He’s a self-proclaimed pop surrealist, someone whose artwork stylizes society.
After graduating from college in May, it didn’t take long for the 2009 Huron High School graduate to determine the next step in his journey. He moved to San Francisco this past week in hopes of expanding his creative scope.
“It made sense,” Rupert said. “A second-generation pop surrealist should go where the first generation started.”
Pop surrealism is a contemporary art style that aims to mold and exaggerate political or societal icons to the point of being surreal. It’s sometimes satirical and is very marketable in California, where it originated in the early 1990s.
Rupert’s work is influenced by tattoo and religious imagery, as well as new-age graffiti.
“It takes things out of context and puts its own political or societal spin on it,” he said.
Rupert graduated in May with honors from the School of Visual Arts in New York City, earning a bachelor’s degree in fine art while majoring in illustration. He also studied at Columbus College of Art and Design.
He featured and sold his works in several exhibitions throughout college. From the age of 15, he spent his summers crafting portraits and airbrush apparel while working for Kaman’s Art Shoppes at Cedar Point, earning some extra cash to support his impending trip out west.
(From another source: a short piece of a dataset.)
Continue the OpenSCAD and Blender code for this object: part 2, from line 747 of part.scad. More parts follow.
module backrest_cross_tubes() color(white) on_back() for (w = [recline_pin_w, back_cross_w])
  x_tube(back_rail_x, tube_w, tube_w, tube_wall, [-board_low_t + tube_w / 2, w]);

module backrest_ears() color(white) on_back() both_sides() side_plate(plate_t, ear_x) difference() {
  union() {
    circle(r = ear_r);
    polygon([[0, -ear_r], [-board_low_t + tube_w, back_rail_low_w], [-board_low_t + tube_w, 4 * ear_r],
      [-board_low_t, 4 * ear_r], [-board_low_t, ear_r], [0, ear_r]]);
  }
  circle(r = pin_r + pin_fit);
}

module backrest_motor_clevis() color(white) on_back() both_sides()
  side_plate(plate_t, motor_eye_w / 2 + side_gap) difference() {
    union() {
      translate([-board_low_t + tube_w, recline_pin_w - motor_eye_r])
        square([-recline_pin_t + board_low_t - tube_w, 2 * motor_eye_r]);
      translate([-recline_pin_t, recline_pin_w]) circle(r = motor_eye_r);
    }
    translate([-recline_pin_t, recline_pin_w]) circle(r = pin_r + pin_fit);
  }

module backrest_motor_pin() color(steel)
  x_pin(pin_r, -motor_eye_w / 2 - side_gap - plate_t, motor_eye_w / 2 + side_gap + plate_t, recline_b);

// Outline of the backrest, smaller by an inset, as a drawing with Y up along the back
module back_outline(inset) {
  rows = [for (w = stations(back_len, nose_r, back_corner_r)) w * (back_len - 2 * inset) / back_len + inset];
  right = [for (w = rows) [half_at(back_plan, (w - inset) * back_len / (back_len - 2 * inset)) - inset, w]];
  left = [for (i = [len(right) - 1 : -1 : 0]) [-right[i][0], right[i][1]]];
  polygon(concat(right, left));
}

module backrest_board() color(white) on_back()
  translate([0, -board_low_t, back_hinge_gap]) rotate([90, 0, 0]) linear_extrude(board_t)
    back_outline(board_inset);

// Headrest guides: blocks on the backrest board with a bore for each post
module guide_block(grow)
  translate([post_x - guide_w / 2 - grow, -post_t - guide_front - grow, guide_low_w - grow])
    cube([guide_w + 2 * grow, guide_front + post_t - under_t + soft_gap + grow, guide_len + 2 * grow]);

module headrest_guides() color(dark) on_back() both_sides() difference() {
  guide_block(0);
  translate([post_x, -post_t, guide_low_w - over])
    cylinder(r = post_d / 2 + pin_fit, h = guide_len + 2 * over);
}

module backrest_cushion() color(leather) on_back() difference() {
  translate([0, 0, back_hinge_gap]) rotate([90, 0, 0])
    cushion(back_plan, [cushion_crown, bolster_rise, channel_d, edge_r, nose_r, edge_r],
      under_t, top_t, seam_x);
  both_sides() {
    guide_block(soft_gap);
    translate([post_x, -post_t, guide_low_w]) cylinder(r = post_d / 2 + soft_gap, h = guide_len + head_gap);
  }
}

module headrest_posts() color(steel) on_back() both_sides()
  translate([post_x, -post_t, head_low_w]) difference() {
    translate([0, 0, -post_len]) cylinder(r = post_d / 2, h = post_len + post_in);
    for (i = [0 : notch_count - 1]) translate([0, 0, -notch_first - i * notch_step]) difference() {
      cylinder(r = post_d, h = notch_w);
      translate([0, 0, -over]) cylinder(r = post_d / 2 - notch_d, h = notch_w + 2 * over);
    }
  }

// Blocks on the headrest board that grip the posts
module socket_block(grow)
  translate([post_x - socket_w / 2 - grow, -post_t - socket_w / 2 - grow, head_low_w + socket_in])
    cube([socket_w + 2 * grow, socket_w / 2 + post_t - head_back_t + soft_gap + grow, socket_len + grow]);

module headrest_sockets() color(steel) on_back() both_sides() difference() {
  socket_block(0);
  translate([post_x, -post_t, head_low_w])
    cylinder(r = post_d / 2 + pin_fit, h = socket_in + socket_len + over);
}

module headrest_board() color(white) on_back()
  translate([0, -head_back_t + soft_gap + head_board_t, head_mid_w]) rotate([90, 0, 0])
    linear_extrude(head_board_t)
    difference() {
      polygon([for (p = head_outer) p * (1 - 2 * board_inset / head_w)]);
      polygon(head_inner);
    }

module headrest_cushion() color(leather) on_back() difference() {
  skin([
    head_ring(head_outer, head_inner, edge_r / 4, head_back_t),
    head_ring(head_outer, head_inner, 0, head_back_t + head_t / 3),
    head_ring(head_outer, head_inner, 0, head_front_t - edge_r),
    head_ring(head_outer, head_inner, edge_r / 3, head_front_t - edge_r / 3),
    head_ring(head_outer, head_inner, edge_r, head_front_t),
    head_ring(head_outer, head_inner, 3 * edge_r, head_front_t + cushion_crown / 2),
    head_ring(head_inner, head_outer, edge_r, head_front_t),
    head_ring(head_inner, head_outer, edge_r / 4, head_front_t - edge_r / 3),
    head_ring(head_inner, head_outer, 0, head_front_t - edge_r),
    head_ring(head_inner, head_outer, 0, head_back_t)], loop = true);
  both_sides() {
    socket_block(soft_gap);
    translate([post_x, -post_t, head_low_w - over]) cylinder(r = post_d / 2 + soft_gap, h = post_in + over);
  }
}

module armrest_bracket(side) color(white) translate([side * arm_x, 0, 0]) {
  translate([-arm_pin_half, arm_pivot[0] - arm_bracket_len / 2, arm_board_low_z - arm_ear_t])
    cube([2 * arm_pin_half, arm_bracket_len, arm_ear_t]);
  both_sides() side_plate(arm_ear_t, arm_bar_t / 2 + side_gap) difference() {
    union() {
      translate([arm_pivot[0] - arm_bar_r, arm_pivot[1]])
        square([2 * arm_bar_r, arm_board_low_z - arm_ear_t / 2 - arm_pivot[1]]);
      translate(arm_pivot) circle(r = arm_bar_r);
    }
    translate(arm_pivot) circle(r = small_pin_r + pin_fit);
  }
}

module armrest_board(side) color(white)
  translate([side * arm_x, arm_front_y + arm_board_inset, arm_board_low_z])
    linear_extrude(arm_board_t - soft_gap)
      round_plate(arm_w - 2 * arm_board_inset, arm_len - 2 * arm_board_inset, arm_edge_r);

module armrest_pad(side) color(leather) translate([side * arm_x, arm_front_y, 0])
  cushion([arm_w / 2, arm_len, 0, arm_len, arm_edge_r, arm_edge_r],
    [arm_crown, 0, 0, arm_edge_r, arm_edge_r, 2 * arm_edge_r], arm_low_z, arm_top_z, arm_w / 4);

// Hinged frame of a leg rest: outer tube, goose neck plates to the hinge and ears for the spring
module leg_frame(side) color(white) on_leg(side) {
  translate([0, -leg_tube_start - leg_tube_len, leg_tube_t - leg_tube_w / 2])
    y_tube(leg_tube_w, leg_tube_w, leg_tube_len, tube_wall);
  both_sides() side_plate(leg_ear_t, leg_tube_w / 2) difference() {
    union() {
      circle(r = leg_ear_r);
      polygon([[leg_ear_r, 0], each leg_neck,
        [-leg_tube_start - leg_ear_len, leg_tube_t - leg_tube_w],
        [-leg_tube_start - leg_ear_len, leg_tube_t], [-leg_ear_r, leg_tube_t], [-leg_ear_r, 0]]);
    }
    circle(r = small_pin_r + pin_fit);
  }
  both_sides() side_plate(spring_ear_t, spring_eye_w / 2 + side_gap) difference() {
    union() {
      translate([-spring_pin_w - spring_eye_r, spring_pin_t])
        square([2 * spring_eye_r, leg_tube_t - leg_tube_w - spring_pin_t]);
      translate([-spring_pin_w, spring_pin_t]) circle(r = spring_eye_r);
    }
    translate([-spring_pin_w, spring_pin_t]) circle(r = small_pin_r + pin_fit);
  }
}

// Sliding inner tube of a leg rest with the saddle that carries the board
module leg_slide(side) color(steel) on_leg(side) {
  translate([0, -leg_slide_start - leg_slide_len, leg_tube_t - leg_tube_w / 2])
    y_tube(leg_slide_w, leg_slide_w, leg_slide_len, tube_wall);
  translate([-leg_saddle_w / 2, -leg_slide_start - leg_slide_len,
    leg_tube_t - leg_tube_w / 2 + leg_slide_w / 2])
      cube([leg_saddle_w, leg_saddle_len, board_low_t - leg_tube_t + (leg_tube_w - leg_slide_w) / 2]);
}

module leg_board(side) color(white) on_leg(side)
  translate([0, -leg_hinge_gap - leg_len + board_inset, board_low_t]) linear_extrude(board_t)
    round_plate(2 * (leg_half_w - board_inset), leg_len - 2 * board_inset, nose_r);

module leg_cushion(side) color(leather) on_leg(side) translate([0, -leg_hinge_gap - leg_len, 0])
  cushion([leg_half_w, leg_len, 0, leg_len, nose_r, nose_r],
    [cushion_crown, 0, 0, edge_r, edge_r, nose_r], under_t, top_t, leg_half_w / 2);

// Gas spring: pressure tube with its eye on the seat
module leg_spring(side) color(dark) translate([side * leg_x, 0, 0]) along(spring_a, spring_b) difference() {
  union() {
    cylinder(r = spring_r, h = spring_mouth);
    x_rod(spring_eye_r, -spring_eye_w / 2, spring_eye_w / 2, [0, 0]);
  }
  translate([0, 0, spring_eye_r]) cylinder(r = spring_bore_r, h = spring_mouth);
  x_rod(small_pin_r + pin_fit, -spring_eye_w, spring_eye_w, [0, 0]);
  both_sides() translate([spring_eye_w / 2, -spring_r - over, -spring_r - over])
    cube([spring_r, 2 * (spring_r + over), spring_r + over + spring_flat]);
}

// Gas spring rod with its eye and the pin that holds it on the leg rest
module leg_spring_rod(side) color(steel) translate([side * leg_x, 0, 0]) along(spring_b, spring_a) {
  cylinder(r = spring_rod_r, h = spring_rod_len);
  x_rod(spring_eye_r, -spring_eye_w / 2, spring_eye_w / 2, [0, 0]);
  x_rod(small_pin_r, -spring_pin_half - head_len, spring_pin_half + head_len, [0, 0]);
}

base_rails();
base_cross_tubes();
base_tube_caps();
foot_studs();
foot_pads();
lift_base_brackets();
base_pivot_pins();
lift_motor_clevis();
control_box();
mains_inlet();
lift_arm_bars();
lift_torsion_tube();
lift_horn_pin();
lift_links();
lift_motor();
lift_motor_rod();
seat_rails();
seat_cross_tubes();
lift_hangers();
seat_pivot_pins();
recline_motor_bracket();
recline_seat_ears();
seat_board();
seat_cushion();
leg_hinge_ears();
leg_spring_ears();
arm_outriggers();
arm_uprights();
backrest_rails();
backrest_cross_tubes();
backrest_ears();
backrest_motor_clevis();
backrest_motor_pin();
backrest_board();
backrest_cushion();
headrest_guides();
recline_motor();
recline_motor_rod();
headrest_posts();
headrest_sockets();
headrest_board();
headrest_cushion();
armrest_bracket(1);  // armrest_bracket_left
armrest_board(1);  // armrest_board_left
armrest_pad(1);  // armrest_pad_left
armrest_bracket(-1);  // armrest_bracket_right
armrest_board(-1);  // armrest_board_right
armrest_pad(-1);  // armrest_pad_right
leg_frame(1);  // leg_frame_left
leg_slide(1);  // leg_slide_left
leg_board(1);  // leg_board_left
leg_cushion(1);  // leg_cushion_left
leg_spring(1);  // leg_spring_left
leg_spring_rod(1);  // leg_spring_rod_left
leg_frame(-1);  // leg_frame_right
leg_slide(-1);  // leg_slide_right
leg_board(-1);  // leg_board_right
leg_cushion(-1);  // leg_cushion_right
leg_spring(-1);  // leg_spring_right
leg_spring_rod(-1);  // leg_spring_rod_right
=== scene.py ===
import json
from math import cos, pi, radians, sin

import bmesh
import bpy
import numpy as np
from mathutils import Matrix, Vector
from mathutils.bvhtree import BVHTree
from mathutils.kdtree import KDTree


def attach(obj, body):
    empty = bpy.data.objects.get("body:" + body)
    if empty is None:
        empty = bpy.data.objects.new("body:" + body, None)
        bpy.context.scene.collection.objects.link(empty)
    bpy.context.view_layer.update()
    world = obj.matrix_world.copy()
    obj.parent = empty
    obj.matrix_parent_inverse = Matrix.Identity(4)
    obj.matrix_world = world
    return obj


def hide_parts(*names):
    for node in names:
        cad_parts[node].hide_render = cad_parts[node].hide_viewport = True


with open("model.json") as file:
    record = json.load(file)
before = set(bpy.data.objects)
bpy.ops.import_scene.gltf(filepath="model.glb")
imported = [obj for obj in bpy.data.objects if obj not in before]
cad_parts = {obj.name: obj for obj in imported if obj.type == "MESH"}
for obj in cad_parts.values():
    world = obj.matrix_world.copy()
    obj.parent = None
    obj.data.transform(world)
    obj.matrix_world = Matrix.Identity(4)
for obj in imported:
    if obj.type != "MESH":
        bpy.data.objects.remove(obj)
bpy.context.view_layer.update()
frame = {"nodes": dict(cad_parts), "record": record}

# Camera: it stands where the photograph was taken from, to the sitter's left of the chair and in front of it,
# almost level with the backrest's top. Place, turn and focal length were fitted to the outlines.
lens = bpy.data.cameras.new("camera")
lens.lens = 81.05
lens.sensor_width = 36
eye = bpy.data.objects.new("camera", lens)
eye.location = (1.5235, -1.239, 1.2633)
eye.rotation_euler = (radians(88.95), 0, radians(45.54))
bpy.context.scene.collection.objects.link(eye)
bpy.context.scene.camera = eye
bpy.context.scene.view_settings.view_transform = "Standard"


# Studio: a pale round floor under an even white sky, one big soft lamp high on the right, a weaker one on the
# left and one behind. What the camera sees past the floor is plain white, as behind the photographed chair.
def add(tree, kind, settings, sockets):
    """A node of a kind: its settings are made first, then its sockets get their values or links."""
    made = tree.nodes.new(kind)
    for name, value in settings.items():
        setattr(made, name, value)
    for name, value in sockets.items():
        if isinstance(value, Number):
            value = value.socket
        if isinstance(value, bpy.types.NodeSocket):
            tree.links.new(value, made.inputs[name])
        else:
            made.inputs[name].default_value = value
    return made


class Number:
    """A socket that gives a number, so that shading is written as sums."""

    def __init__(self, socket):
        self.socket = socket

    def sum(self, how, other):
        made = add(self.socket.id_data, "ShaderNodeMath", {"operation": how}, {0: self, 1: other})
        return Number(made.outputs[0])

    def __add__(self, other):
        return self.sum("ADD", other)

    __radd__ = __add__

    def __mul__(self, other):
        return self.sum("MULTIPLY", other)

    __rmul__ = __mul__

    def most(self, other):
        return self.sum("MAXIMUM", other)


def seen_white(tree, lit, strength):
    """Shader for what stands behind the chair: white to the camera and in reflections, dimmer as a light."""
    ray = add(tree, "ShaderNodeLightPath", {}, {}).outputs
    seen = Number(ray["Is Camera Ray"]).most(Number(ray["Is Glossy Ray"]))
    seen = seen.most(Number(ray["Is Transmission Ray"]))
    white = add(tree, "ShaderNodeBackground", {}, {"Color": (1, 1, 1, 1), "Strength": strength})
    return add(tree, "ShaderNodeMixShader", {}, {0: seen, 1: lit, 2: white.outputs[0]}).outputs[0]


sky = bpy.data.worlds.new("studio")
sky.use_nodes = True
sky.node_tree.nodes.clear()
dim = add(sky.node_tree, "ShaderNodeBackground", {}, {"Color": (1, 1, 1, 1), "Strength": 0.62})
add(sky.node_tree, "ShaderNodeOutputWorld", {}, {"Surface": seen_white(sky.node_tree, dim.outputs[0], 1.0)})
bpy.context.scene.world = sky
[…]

This summer, however, Rupert chose to work on commission pieces for area residents, such as painting an expansive foliage mural on an old storage tank in a backyard on the corner of Berlin and Sprowl roads.
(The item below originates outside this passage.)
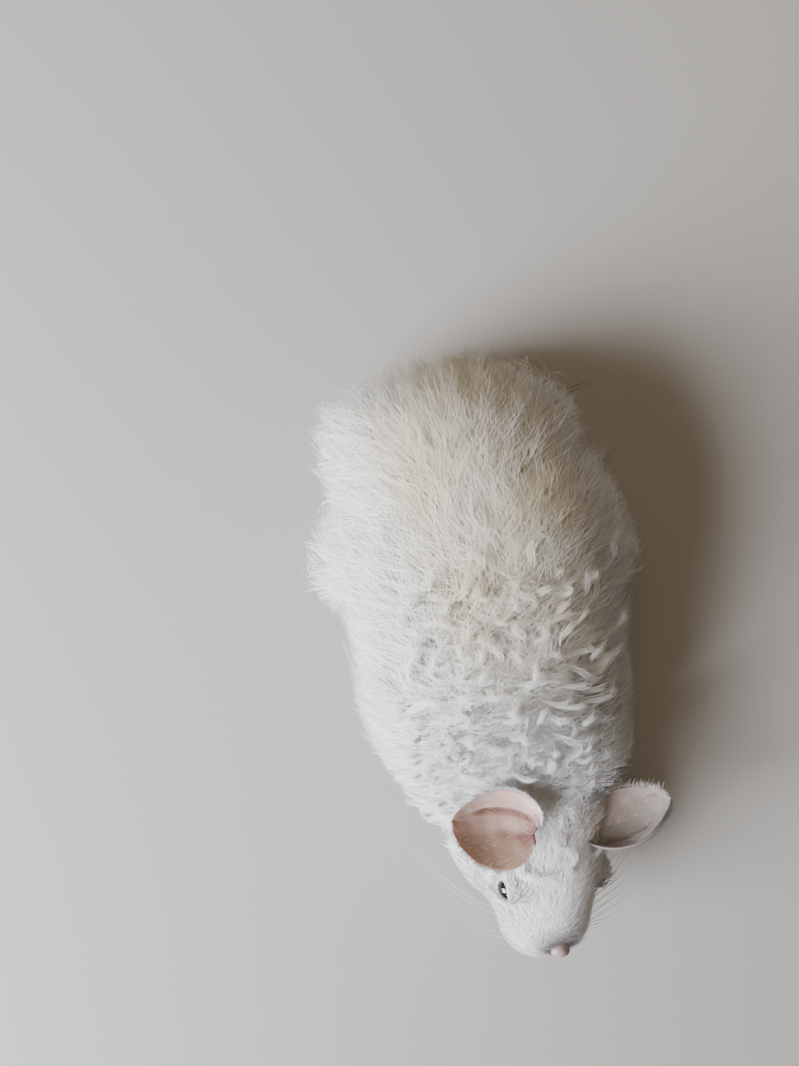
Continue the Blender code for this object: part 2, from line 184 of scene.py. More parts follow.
copies = []
for name in FLESH:
    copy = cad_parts[name].copy()
    copy.data = copy.data.copy()
    copy.parent = None
    bpy.context.scene.collection.objects.link(copy)
    copies.append(copy)
select_only(*copies)
bpy.ops.object.join()
skin = bpy.context.view_layer.objects.active
skin.name = "skin"
edit_all(skin, bpy.ops.mesh.remove_doubles, threshold=WELD)
swell = skin.modifiers.new("close_cuts", "DISPLACE")
swell.strength = CLOSE_CUTS
swell.mid_level = 0
bpy.ops.object.modifier_apply(modifier=swell.name)
skin.data.remesh_voxel_size = SKIN_CELL
bpy.ops.object.voxel_remesh()

EASE_SOLIDS, EASE_COAT, EASE_WAYS, EASE_SKIN = 6, 30, 60, 12  # rounds of smoothing
outer, _, edges = mesh_arrays(skin)
label = np.array([owners[solids.find_nearest(Vector(p) * MM)[2]] for p in outer])
fields = np.array([COAT[name] for name in FLESH])[label]


def belongs(*names):
    """Which points of the skin come from these solids."""
    return np.isin(label, [FLESH.index(name) for name in names])


is_foot, of_face = belongs("tail", *FOOT), belongs("head", "jaw")
outer = outer + np.where(is_foot, 0.25, 1.0)[:, None] * (even_out(outer, edges, EASE_SOLIDS) - outer)
set_points(skin, outer)
_, normals, _ = mesh_arrays(skin)
own = (outer - np.array(HEAD_BACK)) @ head_axes().T  # left, back, crown in the head
ahead = -own[:, 1]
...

Another recent feat: painting a pair of portraits of legendary athlete Bo Jackson, which he autographed soon after.
“The things you sell in galleries around here are similar to the private commissions, which are a lot more realistic and mostly illustrations of people’s interests,” Rupert said.
Rupert is now living with several similarly aged artists in San Francisco, where the group hopes to establish an art shop combining gallery art and screen print branding, similar to his preferred style. He knows he has a long way to go to achieve his dreams, but said he’ll never stop learning.
His advice to anyone seeking a similar career path: be confident in your artwork and research as much as you can about other artists.
“Don’t just look at art you like, also look at art you don’t like and figure out what still makes that art good,” Rupert said. “Take those constants and apply it to your work. Everyone has their own spin, but consistency is what defines an art movement.”
Thomas Woodruff, chair of the illustration department at the School of Visual Arts, worked closely with Rupert in his final year of college. The young artist is fearless, and ambitious and has a bright future, Woodruff said.
“His touch is complex and delicate, his color sense is keen and he understands how to make paintings with a punch,” Woodruff said. “Being an artist is a bit more of a ‘calling’ than most other professions. Alex seems to be one of the chosen ones.”